We can expect various government programs to combat global warming (or “climate change,” which is the current buzzword), all of which will be driven by special interest groups.  Most will be irrational, where the money poured in will be unrelated to the real potential benefits.  One example of many stupidities to date is the government of Ontario using taxpayers’ money to pay Samsung 10 times the market rates for solar power.  Any politician subsidizing solar power in Ontario with taxpayers’ money should have asked how it could make sense there when Arizona is not adopting solar power on a big scale.
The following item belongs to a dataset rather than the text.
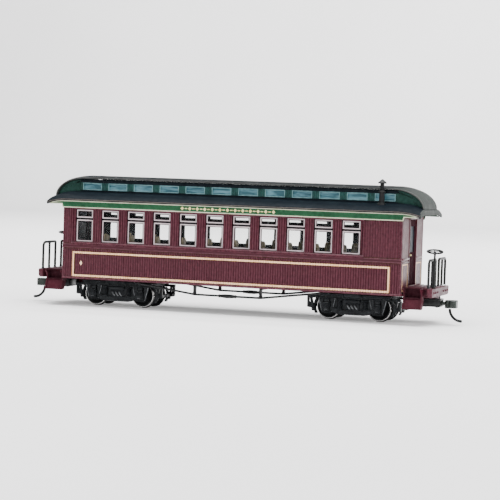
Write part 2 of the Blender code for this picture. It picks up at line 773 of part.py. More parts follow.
roof_deck()
roof_cap()
smokejack()
underframe()
ballast_weight()
for side_label, side_sign in SIDES.items():
    side_wall(f"side_wall_{side_label}", side_sign)
    window_glazing(f"window_glazing_{side_label}", side_sign)
    letterboard(f"letterboard_{side_label}", side_sign)
    clerestory_side(f"clerestory_side_{side_label}", side_sign)
    clerestory_glazing(f"clerestory_glazing_{side_label}", side_sign)
    seat_row(f"seat_row_{side_label}", side_sign)
    truss_rod(f"truss_rod_{side_label}", side_sign)
for end_label, end_sign in ENDS.items():
    end_wall(f"end_wall_{end_label}", end_sign)
    end_door(f"end_door_{end_label}", end_sign)
    queen_post_beam(f"queen_post_beam_{end_label}", end_sign)
    end_platform(f"end_platform_{end_label}", end_sign)
    brake_wheel(f"brake_wheel_{end_label}", end_sign)
    coupler(end_label, end_sign)
    truck(end_label, end_sign)
    for side_label, side_sign in SIDES.items():
        steps(f"steps_{end_label}_{side_label}", end_sign, side_sign)
        railing(f"railing_{end_label}_{side_label}", end_sign, side_sign)
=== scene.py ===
"""Looks of the model passenger coach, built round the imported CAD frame.

Lengths are millimetres here, and make() scales each finished mesh to Blender's metres.
X runs along the coach, Y across it and Z up from the ground. FRONT is +X and LEFT is +Y.
"""
import math

import bmesh
import bpy
from mathutils import Matrix, Vector


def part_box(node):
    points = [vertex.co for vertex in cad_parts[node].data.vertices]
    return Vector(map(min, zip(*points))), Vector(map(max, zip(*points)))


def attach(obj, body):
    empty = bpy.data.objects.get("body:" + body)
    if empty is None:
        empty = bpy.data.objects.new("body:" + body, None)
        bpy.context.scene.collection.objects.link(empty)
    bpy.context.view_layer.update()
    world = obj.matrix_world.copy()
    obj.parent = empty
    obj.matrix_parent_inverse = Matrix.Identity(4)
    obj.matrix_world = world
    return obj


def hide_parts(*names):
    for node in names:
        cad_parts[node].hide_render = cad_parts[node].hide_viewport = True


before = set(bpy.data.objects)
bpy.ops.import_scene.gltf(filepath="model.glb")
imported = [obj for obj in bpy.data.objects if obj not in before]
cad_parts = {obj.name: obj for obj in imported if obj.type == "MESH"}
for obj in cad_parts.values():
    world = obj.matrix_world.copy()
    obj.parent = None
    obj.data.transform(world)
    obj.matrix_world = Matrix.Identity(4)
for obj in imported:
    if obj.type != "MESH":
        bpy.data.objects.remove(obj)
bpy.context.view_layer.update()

MM = 0.001
FRONT, REAR = 1, -1
LEFT, RIGHT = 1, -1
BOTH = (-1, 1)
ENDS = {"front": FRONT, "rear": REAR}
SIDES = {"left": LEFT, "right": RIGHT}
COACH = "coach_body"
SHARP_ANGLE = math.radians(32.0)


def span(node):
    """Lowest and highest corner of a CAD node, in millimetres."""
    low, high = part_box(node)
    return low / MM, high / MM


# body, read from the frame
wall_low, wall_high = span("side_wall_left")
BODY_X = wall_high.x
WALL_Y = wall_high.y
WALL_INNER_Y = wall_low.y
SILL_Z = wall_low.z
WALL_TOP_Z = wall_high.z
HEAD_Z = 57.4
BAY = 15.875
BAYS = 12
WINDOW_BAYS = 11
WINDOW_HALF = 5.55
WINDOW_Z = (37.5, 56.2)
MEETING_Z = (50.2, 51.4)
BOARD = BAY / 11
GROOVE = 0.5
BELT_Z = (33.9, 36.2)
PANEL_X = (-94.6, 78.7)
SASH_BAR = 0.60
SASH_GAP = 0.60
SASH_LIFT = 0.30
STRIPE_X = 93.5
STRIPE_Z = (18.1, 31.3)
STRIPE_WIDTH = 1.05
KEYLINE = 0.42
DOOR_HALF = 7.9
DOOR_Z = (21.0, 57.6)
DOOR_LIGHT_HALF = 5.0
DOOR_LIGHT_Z = (39.0, 54.0)
board_low, board_high = span("letterboard_left")
LETTER_Y = (board_low.y, board_high.y)
LETTER_Z = (57.0, 61.0)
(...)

As producers of green power from black liquor and hog fuel, the pulp industry has a lot to offer to those desirous of reducing fossil fuel consumption, whether the reasons are rational or not.  When bonuses like the infamous Black Liquor Tax Credit for US mills roll along, I can only support the industry for taking advantage of them, since they represent the will of the government, and this industry is also hit by costs for other irrational programs to support climate change mitigation.

On a more rational level, we can expect to be able to gain marketing credibility by publicizing the green nature of energy produced by the industry.  Various grants, etc. will also be available.

As mentioned in this column a couple of months ago, there is a growing market for using wood as a fuel, which opens opportunities for changing logging practices to bring in waste wood and sell it.

Companies can also influence local and regional programs to encourage use of wood for fuel.  The demand for wood as fuel will tend to drive wood costs up, so there is good reason to direct resources toward persuading the managers of wood-burning subsidy programs to focus on waste wood instead of burning all kinds of wood.

Improving mill energy efficiency to reduce or eliminate fossil fuel use will allow further green marketing, but only to extent that it is economically feasible.  When we compare North American mill energy consumption with that of the new South American mills, it is clear that energy conservation has not reached the end of the road yet.